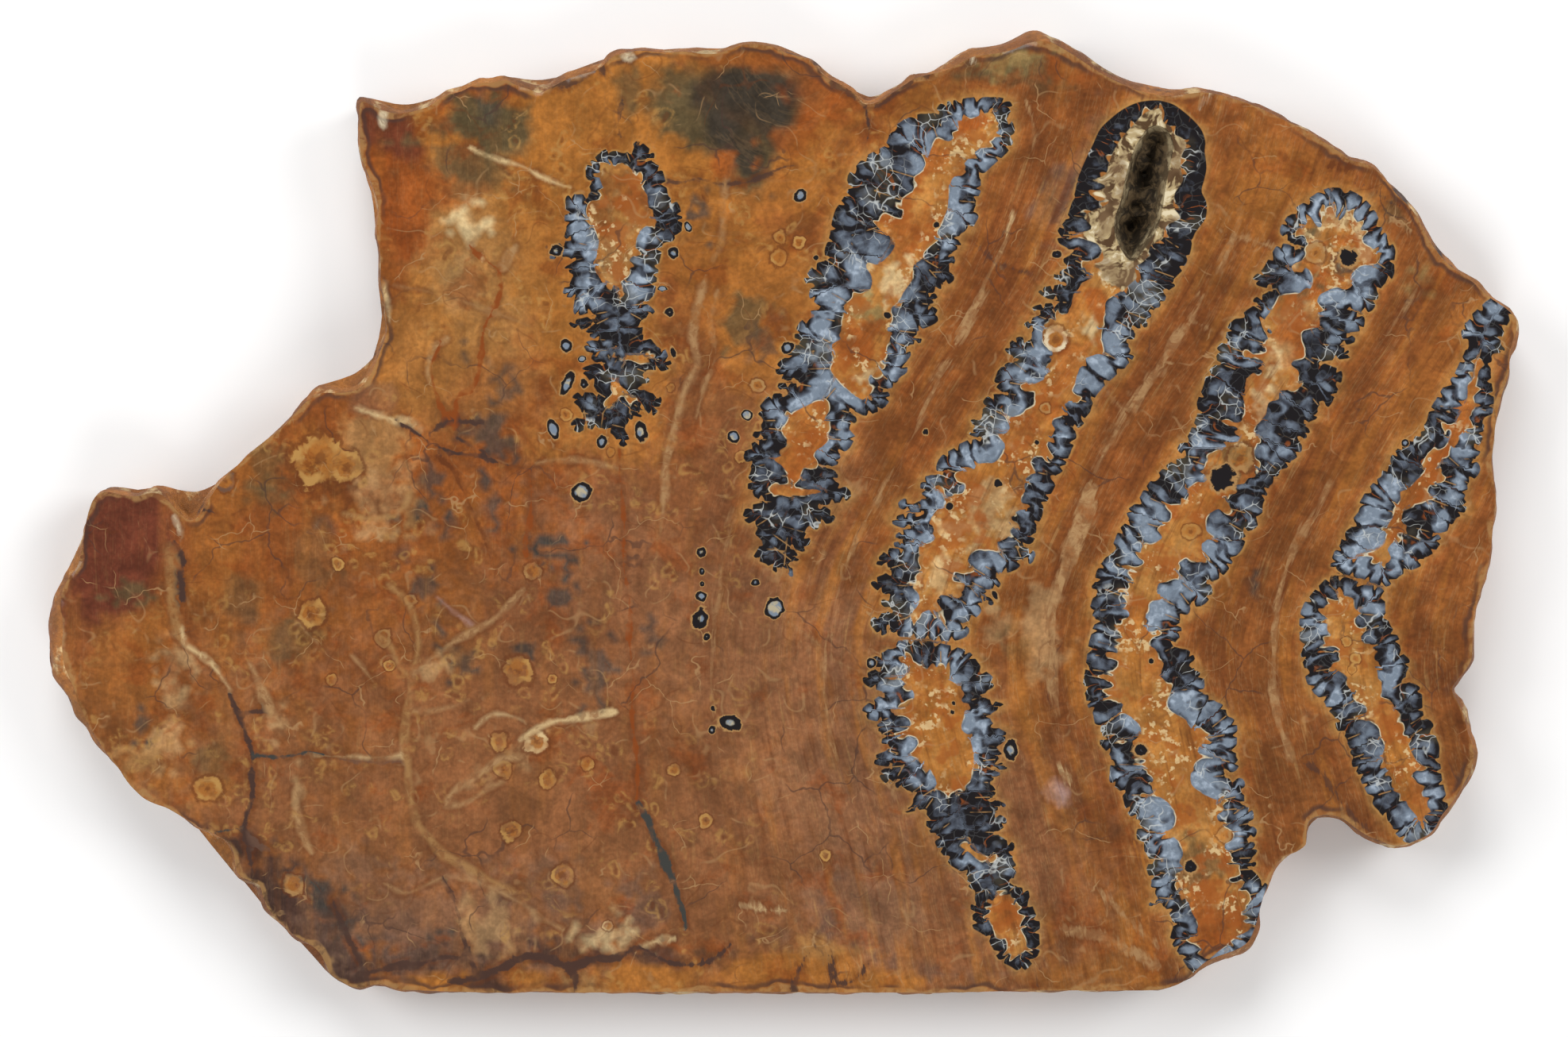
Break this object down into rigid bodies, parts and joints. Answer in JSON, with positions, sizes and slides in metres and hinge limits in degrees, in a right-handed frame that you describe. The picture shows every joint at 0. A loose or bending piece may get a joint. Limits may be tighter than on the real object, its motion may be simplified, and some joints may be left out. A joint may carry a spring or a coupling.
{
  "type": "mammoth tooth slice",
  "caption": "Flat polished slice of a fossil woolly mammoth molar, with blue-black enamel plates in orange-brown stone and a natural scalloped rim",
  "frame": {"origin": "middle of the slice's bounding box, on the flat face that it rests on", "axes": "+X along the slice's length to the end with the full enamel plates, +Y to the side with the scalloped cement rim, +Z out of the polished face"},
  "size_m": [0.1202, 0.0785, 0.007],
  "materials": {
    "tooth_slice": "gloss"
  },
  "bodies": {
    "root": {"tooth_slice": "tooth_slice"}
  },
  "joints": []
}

----

**What you will do:** Write out the data exactly as it stands.

**Solution for this task:**
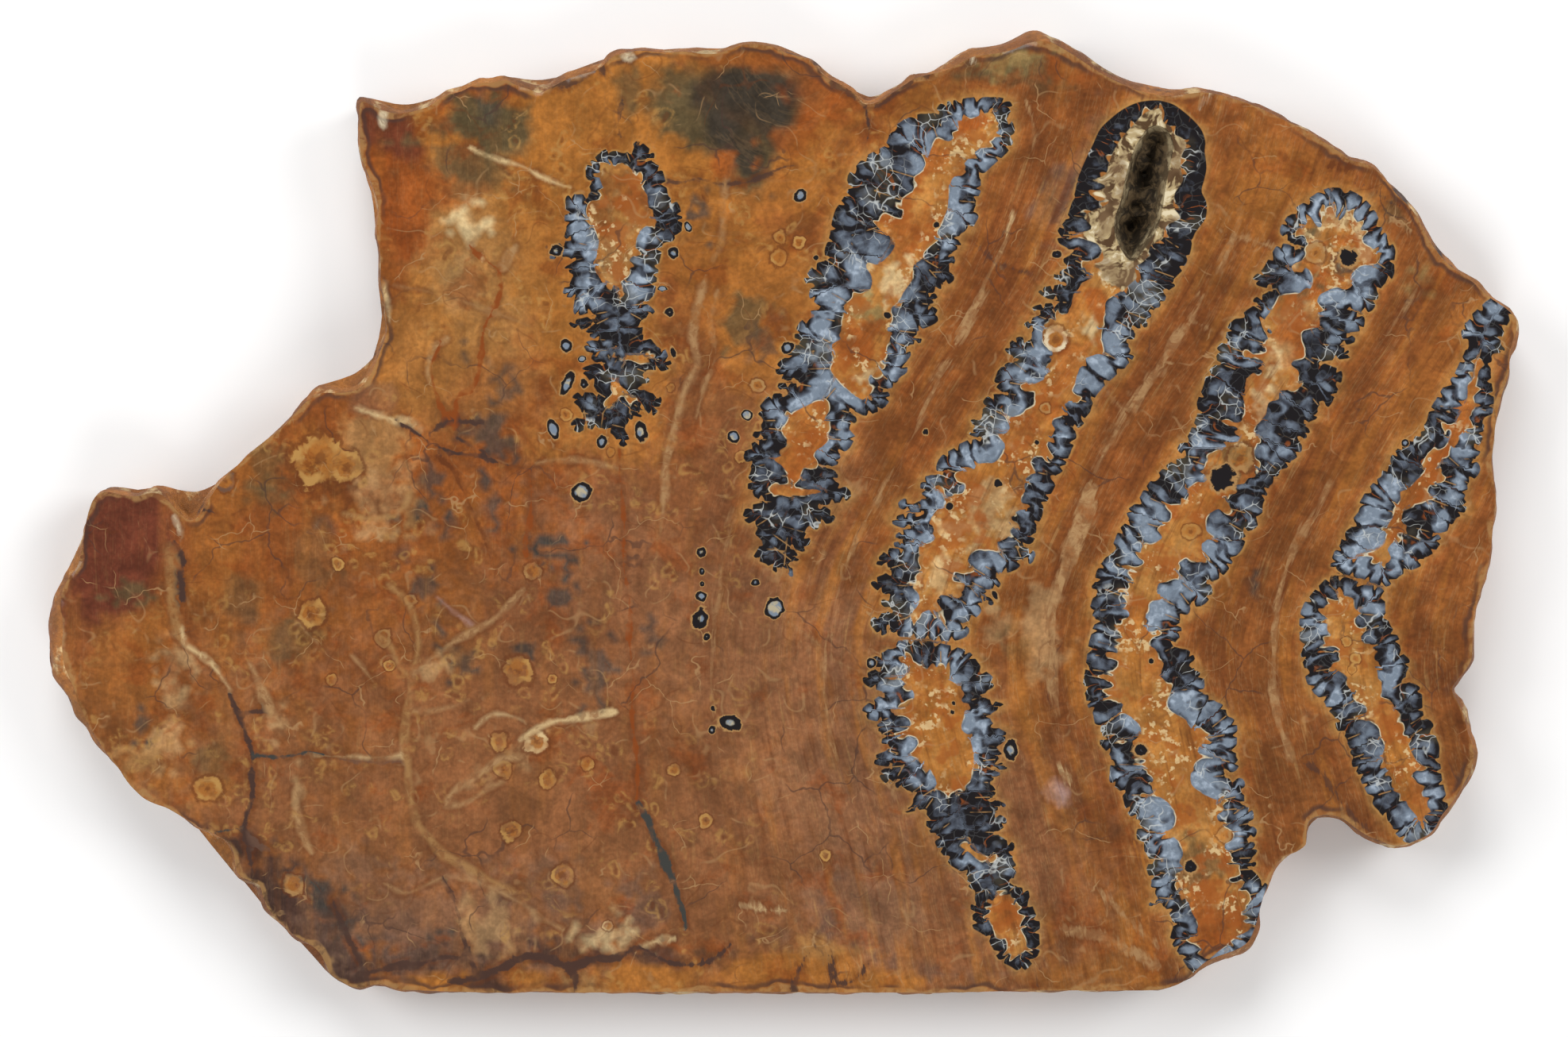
Break this object down into rigid bodies, parts and joints. Answer in JSON, with positions, sizes and slides in metres and hinge limits in degrees, in a right-handed frame that you describe. The picture shows every joint at 0. A loose or bending piece may get a joint. Limits may be tighter than on the real object, its motion may be simplified, and some joints may be left out. A joint may carry a spring or a coupling.
{
  "type": "mammoth tooth slice",
  "caption": "Flat polished slice of a fossil woolly mammoth molar, with blue-black enamel plates in orange-brown stone and a natural scalloped rim",
  "frame": {"origin": "middle of the slice's bounding box, on the flat face that it rests on", "axes": "+X along the slice's length to the end with the full enamel plates, +Y to the side with the scalloped cement rim, +Z out of the polished face"},
  "size_m": [0.1202, 0.0785, 0.007],
  "materials": {
    "tooth_slice": "gloss"
  },
  "bodies": {
    "root": {"tooth_slice": "tooth_slice"}
  },
  "joints": []
}